State Pension payments 2025/26

The DWP will publish the full list of State Pension and benefit uprated payments shortly, so far they have only confirmed the New and Basic State Pension rates, not additional elements (which are rising by 1.7%).

Full New State Pension

  • Weekly payment: £230.25 (from £221.20)

  • Four-weekly payment: £921 (from £884.80)

  • Annual amount: £11,973 (from £11,502)

Full Basic State Pension

  • Weekly payment: £176.45 (from £169.50)

  • Four-weekly payment: £705.80 (from £678)

  • Annual amount: £9,175 (from £8,814)

Future State Pension increases

The Labour Government has pledged to honour the Triple Lock or the next five years and the latest predictions show the following projected annual increases:

  • 2025/26 - 4.1% confirmed, the forecast was 4%

  • 2026/27 - 2.5%

  • 2027/28 - 2.5%

  • 2028/29 - 2.5%

  • 2029/30 - 2.5%

Recent analysis released by Royal London revealed only around half of people receiving the New State Pension last year were getting the full weekly amount - and around 150,000 were on less than £100 per week.

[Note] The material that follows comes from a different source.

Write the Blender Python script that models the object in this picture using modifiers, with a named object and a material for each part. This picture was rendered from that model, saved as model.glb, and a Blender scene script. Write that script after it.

The DWP will issue letters to all 12.7m State Pensioners in the new year telling them their new payment rates. This letter also encourages older people to check if they are eligible for Pension Credit.

State Pension and tax

The Personal Allowance will remain frozen at £12,570 over the 2025/26 financial year.

The most important thing to be aware of is that people whose sole income is the State Pension will not pay income tax.

However, anyone with additional income on top of their State Pension may need to pay tax. This is paid a year in arrears, so if next year's uplift takes you over the threshold, you will not receive a tax bill from HM Revenue and Customs (HMRC) until July 2026.